I’m slowly moving out of the IT support business, so I’m doing less and less of this stuff. Still, I have some older established clients and some of them are still using Windows 7 against my recommendation. (We mostly skipped the disaster that was Windows 8.) Windows 7 will have security-related updates available through January 2020, but I’ve already told my clients that January of next year is it. Beyond that point, I will no longer provide services for any system that has not been upgraded. I don’t consider this harsh or unreasonable. Mainstream (non-security) support for Windows 7 ended in January 2015 and I don’t care to be the guy who chooses to stick with clients who can’t get around to it until the last shreds of support are left. I’ll let somebody else, and somebody else’s clients, hang on for the final two years of “security related updates only.”

 

As to my blood

I’m undecided. The online questionnaire and other things done on those computers seem to be little more than web-based front-ends for something else. Which means that there most likely isn’t much data stored on those systems outside the browser cache. Still, the fact that they’re set up that way is telling. If the simplest front-end system hasn’t been upgraded to a current operating system that was made available free, what does that say about the back-end? Is it more secure? I hope so, but hope is not a viable strategy. My experience when I see this kind of “bad housekeeping” is that it tends to be pervasive.

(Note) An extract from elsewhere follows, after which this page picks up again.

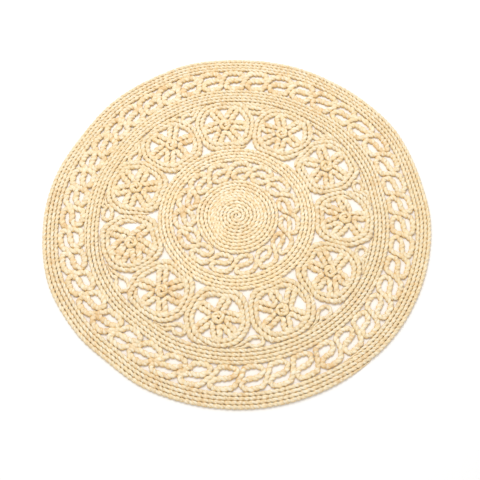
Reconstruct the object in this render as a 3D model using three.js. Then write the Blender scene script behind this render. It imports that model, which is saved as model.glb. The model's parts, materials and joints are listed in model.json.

In my location, I have the option of donating blood at a couple of non-ARC facilities, one of which is just as convenient. I may have to consider that.

Who else?

The scary part is that the ARC is most certainly not alone. Anybody know anybody else who is still using Windows XP for anything? We really need to start shaming such organizations, especially those that serve an important public function.


Additional Security Thoughts

As an aside, fellow Columbian Perry Metzger (who is far more famous than I am, but we did take a couple of classes together) wrote the following on Facebook. With the caveat that some businesses will not upgrade everything immediately for operational reasons, I agree:

People always ask in the wake of yet another internet attack “what should I do to protect myself.”

The advice is always the same. Do what computer professionals do. Don’t do what you _imagine_ computer professionals do, because you’re probably wrong.

  1. Always run the latest version of the OS and software.
  2. When security updates appear for your operating system or software, apply them as soon as possible, meaning that day. Configure your system to automatically apply updates if possible.
  3. Back up your computer frequently. Since normal humans cannot remember to do that, get software and/or a service to do it for you.
  4. Don’t use the same password with two different services, period. Since you cannot remember hundreds of different passwords, use a password safe, and remember only the password for _it_.
  5. If a web site offers two factor authentication (that is, you can set it up so it both requires a password and a code your phone generates), turn that on.

Every professional security person does those things.

See his full post for more details and advice, almost all of which I agree with, even if I find the tone a bit harsh.